* _Source material_
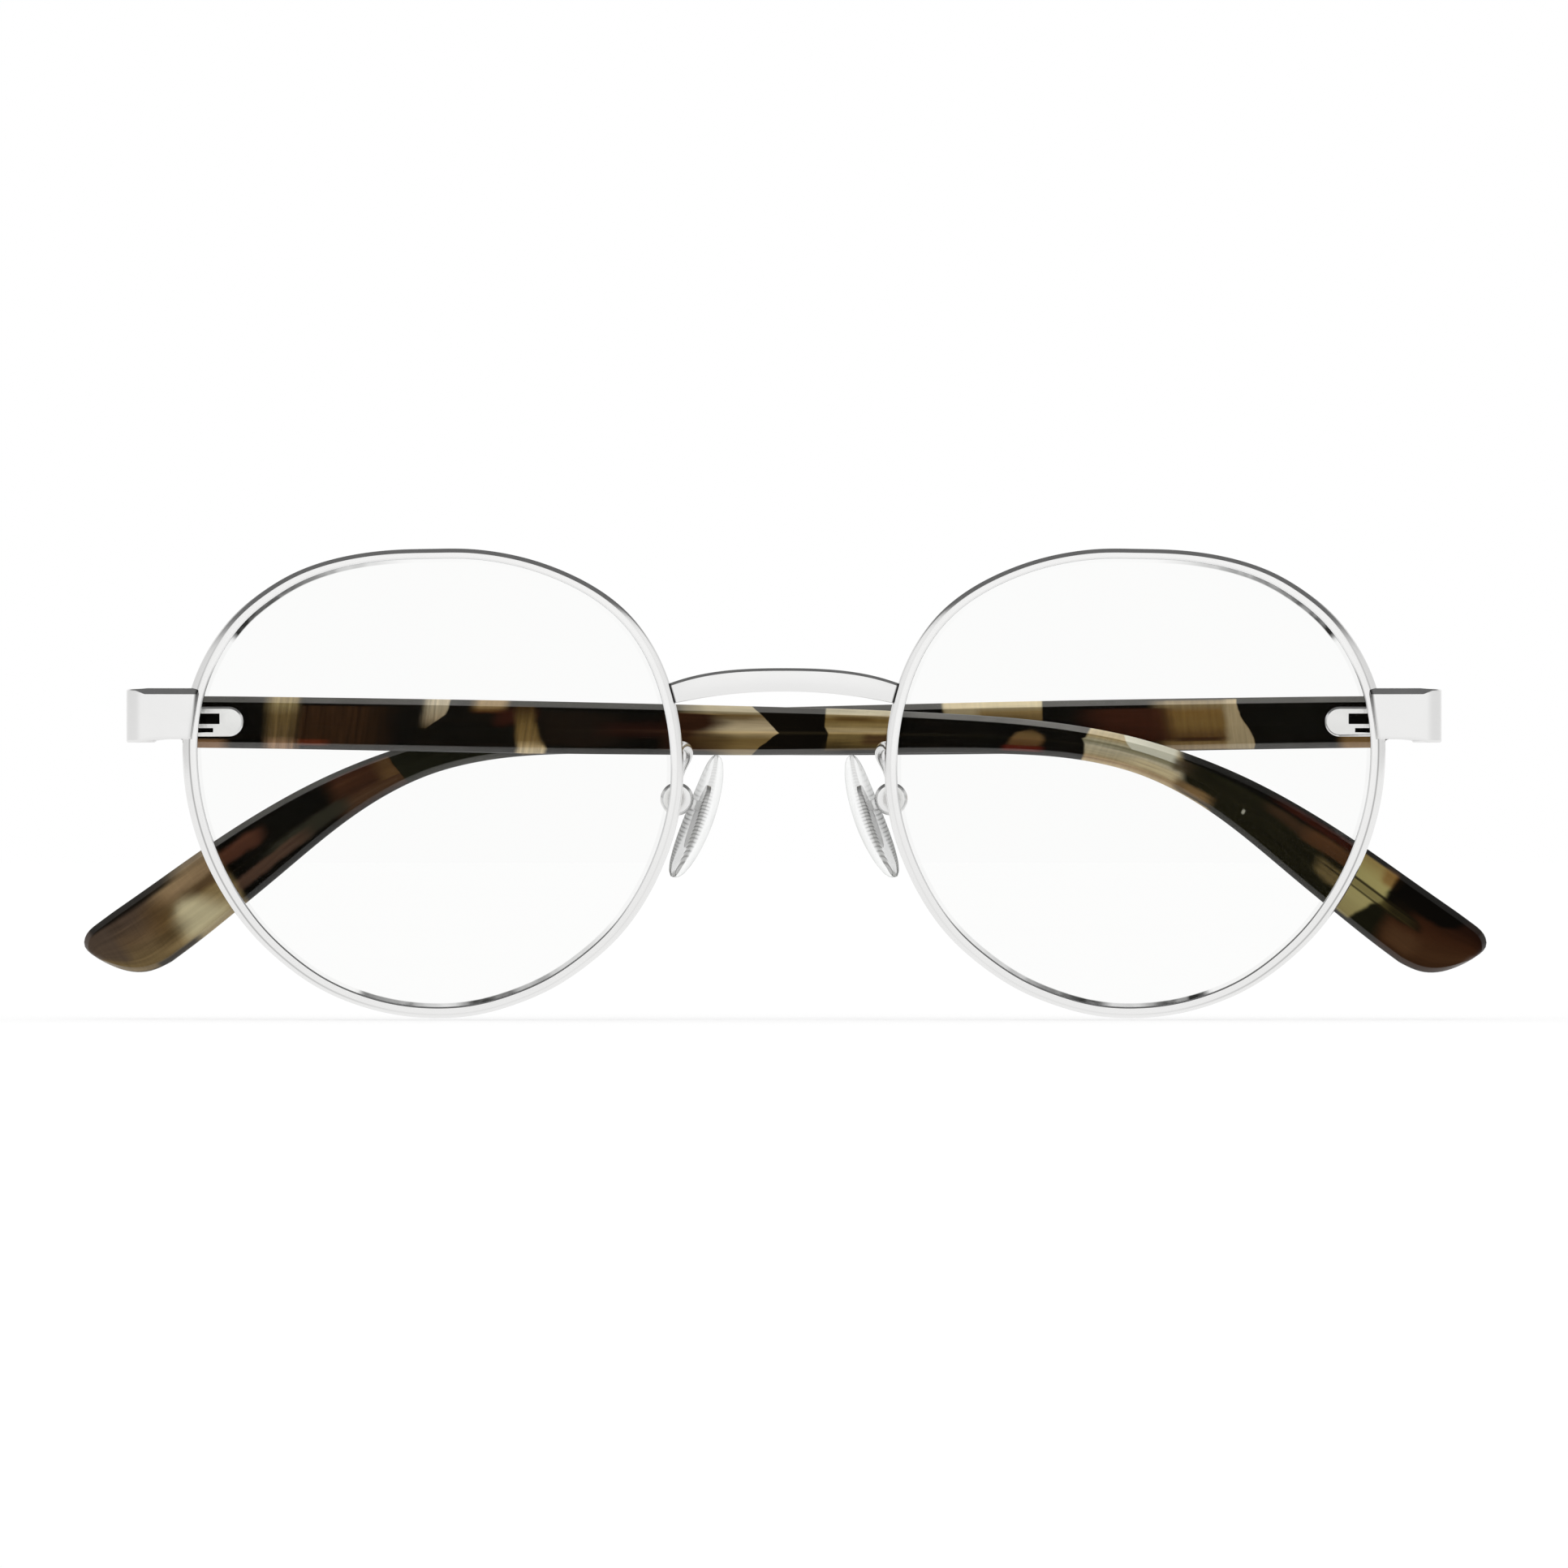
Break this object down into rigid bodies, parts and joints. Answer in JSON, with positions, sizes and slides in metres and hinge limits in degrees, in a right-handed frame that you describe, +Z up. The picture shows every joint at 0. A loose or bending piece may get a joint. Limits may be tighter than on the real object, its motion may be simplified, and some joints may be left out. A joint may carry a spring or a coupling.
{
  "type": "round eyeglasses",
  "caption": "Round full-rim metal eyeglasses with an arched bridge, flat endpieces, adjustable clear nose pads and folding tortoise acetate temples.",
  "frame": {"origin": "middle of the lenses' datum line, on the symmetry plane, at the foremost plane of the bridge", "axes": "-Y is the front, +X the wearer's left, +Z up"},
  "size_m": [0.1446, 0.0199, 0.0482],
  "materials": {
    "eyewire_metal": "polished",
    "bridge_metal": "polished",
    "endpiece_metal": "polished",
    "hardware": "polished",
    "screws": "satin",
    "core_wire": "drawn wire",
    "acetate": "polished tortoise pattern",
    "lens": "clear, uncoated",
    "pad": "clear soft pad"
  },
  "bodies": {
    "front": {"eyewire_right": "eyewire_metal", "eyewire_left": "eyewire_metal", "lens_right": "lens", "lens_left": "lens", "bridge": "bridge_metal", "endpiece_right": "endpiece_metal", "endpiece_left": "endpiece_metal", "closing_block_upper_right": "hardware", "closing_block_upper_left": "hardware", "closing_block_lower_right": "hardware", "closing_block_lower_left": "hardware", "closing_screw_right": "screws", "closing_screw_left": "screws", "front_hinge_right": "hardware", "front_hinge_left": "hardware", "hinge_screw_right": "screws", "hinge_screw_left": "screws", "pad_arm_right": "hardware", "pad_arm_left": "hardware", "pad_box_right": "hardware", "pad_box_left": "hardware", "pad_screw_right": "screws", "pad_screw_left": "screws"},
    "temple_right_body": {"temple_right": "acetate", "core_wire_right": "core_wire", "temple_hinge_right": "hardware"},
    "temple_left_body": {"temple_left": "acetate", "core_wire_left": "core_wire", "temple_hinge_left": "hardware"},
    "nose_pad_right_body": {"nose_pad_right": "pad", "pad_insert_right": "hardware"},
    "nose_pad_left_body": {"nose_pad_left": "pad", "pad_insert_left": "hardware"}
  },
  "joints": [
    {"name": "temple_right_hinge", "type": "hinge", "parent": "front", "child": "temple_right_body", "pos_m": [-0.0633, 0.0128, 0.00636], "axis": [0, 0, 1], "range_deg": [0, 95.6]},
    {"name": "temple_left_hinge", "type": "hinge", "parent": "front", "child": "temple_left_body", "pos_m": [0.0633, 0.0128, 0.00636], "axis": [0, 0, -1], "range_deg": [0, 92.8]},
    {"name": "nose_pad_right_rock", "type": "hinge", "parent": "front", "child": "nose_pad_right_body", "pos_m": [-0.01105, 0.0079, -0.0016], "axis": [0, 1, 0], "range_deg": [-6, 6]},
    {"name": "nose_pad_left_rock", "type": "hinge", "parent": "front", "child": "nose_pad_left_body", "pos_m": [0.01105, 0.0079, -0.0016], "axis": [0, 1, 0], "range_deg": [-6, 6]}
  ]
}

* _Task prompt_
Find the lines containing "frame" and list every one of them.

* _Task output_
Break this object down into rigid bodies, parts and joints. Answer in JSON, with positions, sizes and slides in metres and hinge limits in degrees, in a right-handed frame that you describe, +Z up. The picture shows every joint at 0. A loose or bending piece may get a joint. Limits may be tighter than on the real object, its motion may be simplified, and some joints may be left out. A joint may carry a spring or a coupling.
  "frame": {"origin": "middle of the lenses' datum line, on the symmetry plane, at the foremost plane of the bridge", "axes": "-Y is the front, +X the wearer's left, +Z up"},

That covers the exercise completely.